Ainsi, dès ses premiers pas dans la carrière législative, le gouvernement de la bourgeoisie était convaincu d’egoïsme et d’imprévoyance. Car, chose étrange ! pendant qu’on s’ingéniait si péniblement pour régulariser les fléaux de la centralisation administrative, les derniers vestiges de la centralisation politique avaient disparu. L’impulsion odieuse, mais hardie et persévérante, que les congréganistes, sous la Restauration, avaient donnée à la société, faisait place à des oscillations infinies.
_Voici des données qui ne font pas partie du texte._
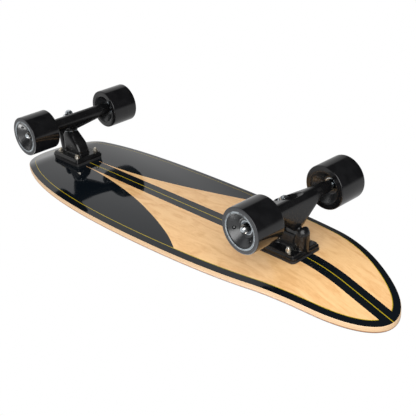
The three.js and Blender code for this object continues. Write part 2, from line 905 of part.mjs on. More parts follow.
function tyre() {
  const reach = 1 / Math.cos(Math.PI / wheelSides);
  const outer = wheelRadius * reach;
  const inset = lipRadius * (1 - Math.SQRT1_2);
  const bore = coreRadius * reach;
  return turned(
    [
      [bore, wheelInnerReach],
      [outer - lipRadius, wheelInnerReach],
      [outer - inset, wheelInnerReach + inset],
      [outer, wheelInnerReach + lipRadius],
      [outer, wheelOuterReach - lipRadius],
      [outer - inset, wheelOuterReach - inset],
      [outer - lipRadius, wheelOuterReach],
      [bore, wheelOuterReach],
      [bore, wheelInnerReach],
    ],
    wheelSides,
  );
}

function wheelCore() {
  const outer = coreRadius - fitGap;
  const seat = bearingRadius + fitGap;
  const dishFloor = bearingRadius + bearingSeatWall;
  const shoulder = bearingRadius - bearingShoulder;
  const low = wheelInnerReach + coreInset;
  const high = wheelOuterReach - coreInset;
  const innerSeatLow = innerBearingReach - bearingWidth;
  const shoulderLow = innerBearingReach + fitGap;
  const shoulderHigh = outerBearingReach - bearingWidth - fitGap;
  return turned(
    [
      [dishFloor, innerSeatLow],
      [outer, low],
      [outer, high],
      [dishFloor, outerBearingReach],
      [seat, outerBearingReach],
      [seat, shoulderHigh],
      [shoulder, shoulderHigh],
      [shoulder, shoulderLow],
      [seat, shoulderLow],
      [seat, innerSeatLow],
      [dishFloor, innerSeatLow],
    ],
    coreSides,
  );
}

function bearing(outerReach) {
  return ring(axleRadius + fitGap, bearingRadius, outerReach - bearingWidth, outerReach, turnedSides);
}

function buildWheel(truck, side) {
  const group = new THREE.Group();
  group.position.set(boltMiddle(truck) + frontward(truck) * truck.axleReach, 0, wheelRadius);
  const outward = side === 'left' ? 1 : -1;
  group.rotation.x = (-outward * Math.PI) / 2;
  const label = `${truck.name}_${side}`;
  const flatDown = new THREE.Group();
  flatDown.rotation.z = Math.PI / wheelSides;
  group.add(flatDown);
  addPiece(flatDown, `${label}_wheel_tyre`, tyre(), 'urethane');
  addPiece(group, `${label}_wheel_core`, wheelCore(), 'nylon');
  addPiece(group, `${label}_inner_bearing`, bearing(innerBearingReach), 'steel');
  addPiece(group, `${label}_outer_bearing`, bearing(outerBearingReach), 'steel');
  const nut = hexNut(axleNutFlats, axleRadius + fitGap, axleNutReach, axleNutReach + axleNutHeight);
  addPiece(group, `${label}_axle_nut`, nut, 'steel');
  return group;
}

board.add(buildDeck());
board.add(buildMountingHardware());
board.add(buildTruck(frontTruck, frontHanger(frontTruck), frontTowerBlocks(frontTruck)));
board.add(buildTruck(rearTruck, rearHanger(rearTruck), rearTowerBlocks(rearTruck)));
for (const truck of [frontTruck, rearTruck]) {
  for (const side of ['left', 'right']) {
    board.add(buildWheel(truck, side));
  }
}

export default board;
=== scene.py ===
import math

import bmesh
import bpy
import numpy as np
from mathutils import Matrix, Vector


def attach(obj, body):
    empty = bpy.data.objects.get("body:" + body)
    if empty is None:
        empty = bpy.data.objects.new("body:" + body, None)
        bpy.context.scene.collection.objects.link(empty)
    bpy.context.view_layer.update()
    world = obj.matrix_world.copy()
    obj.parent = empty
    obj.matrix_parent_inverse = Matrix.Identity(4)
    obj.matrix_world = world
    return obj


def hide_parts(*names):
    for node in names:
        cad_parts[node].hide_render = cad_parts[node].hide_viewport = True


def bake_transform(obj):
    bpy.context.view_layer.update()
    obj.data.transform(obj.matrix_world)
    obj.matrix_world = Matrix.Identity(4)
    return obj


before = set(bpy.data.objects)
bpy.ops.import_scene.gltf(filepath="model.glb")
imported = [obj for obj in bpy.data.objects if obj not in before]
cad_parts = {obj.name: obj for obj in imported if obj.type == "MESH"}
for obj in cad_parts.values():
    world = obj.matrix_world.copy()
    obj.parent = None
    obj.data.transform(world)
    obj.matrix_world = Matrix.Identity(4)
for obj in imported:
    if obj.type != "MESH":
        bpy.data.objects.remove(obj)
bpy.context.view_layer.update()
print("frame loaded:", len(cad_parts), "solids")

mm = 0.001
sides = {"left": 1, "right": -1}
still = Matrix.Identity(4)


# Node trees: a field is a socket that takes part in plain sums and comparisons

def setInput(socket, value):
    if isinstance(value, Field):
        socket.id_data.links.new(value.socket, socket)
    else:
        socket.default_value = value


def operator(operation):
    def act(self, *others):
        node = self.tree.nodes.new("ShaderNodeMath")
        node.operation = operation
        for socket, value in zip(node.inputs, (self, *others)):
            setInput(socket, value)
        return Field(node.outputs[0])
    return act


class Field:
    def __init__(self, socket):
        self.socket = socket
        self.tree = socket.id_data

    def __neg__(self):
        return self * -1.0

    __add__ = __radd__ = operator("ADD")
    __sub__ = operator("SUBTRACT")
    __mul__ = __rmul__ = operator("MULTIPLY")
    __truediv__ = operator("DIVIDE")
    __gt__ = operator("GREATER_THAN")
    __lt__ = operator("LESS_THAN")
    __abs__ = operator("ABSOLUTE")
    __or__ = atLeast = operator("MAXIMUM")
    atMost = operator("MINIMUM")
    power = operator("POWER")
    root = operator("SQRT")
    sine = operator("SINE")
    cosine = operator("COSINE")
    tangent = operator("TANGENT")
    floor = operator("FLOOR")
    fraction = operator("FRACT")


# Adds a node, sets its properties and links or fills its inputs
def addNode(tree, kind, inputs=(), **properties):
    node = tree.nodes.new(kind)
    for name, value in properties.items():
        setattr(node, name, value)
    for name, value in dict(inputs).items():
        setInput(node.inputs[name], value)
    return node


def fieldOf(tree, kind, inputs=(), outputName=0, **properties):
    return Field(addNode(tree, kind, inputs, **properties).outputs[outputName])


def split(vector):
    return [Field(socket) for socket in addNode(vector.tree, "ShaderNodeSeparateXYZ", {0: vector}).outputs]


# Shapes: lists of points and faces in millimetres

# Rounds the corners of an outline given as (radius, height) or (radius, height, fillet)
def rounded(points, closed=True, steps=4, mostOfSide=0.48):
    result = []
    for number, point in enumerate(points):
        here = Vector(point[:2])
        isEnd = not closed and number in (0, len(points) - 1)
        if len(point) < 3 or isEnd:
            result.append(here)
            continue
        toBefore = Vector(points[number - 1][:2]) - here
        toAfter = Vector(points[(number + 1) % len(points)][:2]) - here
        reach = min(point[2], mostOfSide * toBefore.length, mostOfSide * toAfter.length)
        start = here + toBefore.normalized() * reach
        finish = here + toAfter.normalized() * reach
        for step in range(steps + 1):
            share = step / steps
            result.append(start * (1 - share) ** 2 + here * 2 * share * (1 - share) + finish * share ** 2)
    return result


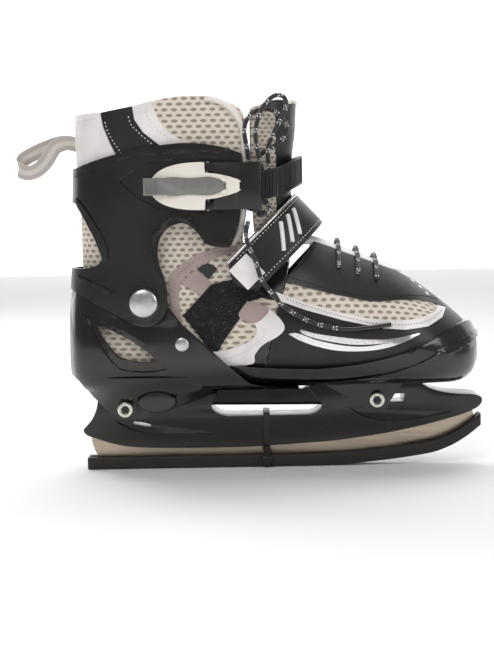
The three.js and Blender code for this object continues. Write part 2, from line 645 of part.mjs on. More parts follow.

Les libéraux, à peine vainqueurs, avaient eu hâte de réaliser leur fameuse théorie de l’athéisme dans la loi, sans songer que tout ce qu’on retranche, dans l’état, à la souveraineté de Dieu, on l’ajoute à la souveraineté du bourreau. L égalité des cultes,[1] consécration nécessaire des plus grossiers charlatanismes, faisait insensiblement passer, des esprits dans les consciences, le trouble qui naît de toute commotion violente ; et la

  1. Il ne faut pas confondre la liberté de conscience avec l’égalité des cultes. La conscience est un sanctuaire que nul pouvoir humain n’a le droit de violer ; mais il y a loin de ce respect pour le culte individuel et domestique à la suppression de toute religion de l’Etat. L’Etat se doit de diriger les intérêts moraux de la société comme il dirige ses intérêts matériels. S’il se déclare indifférent, il abdique.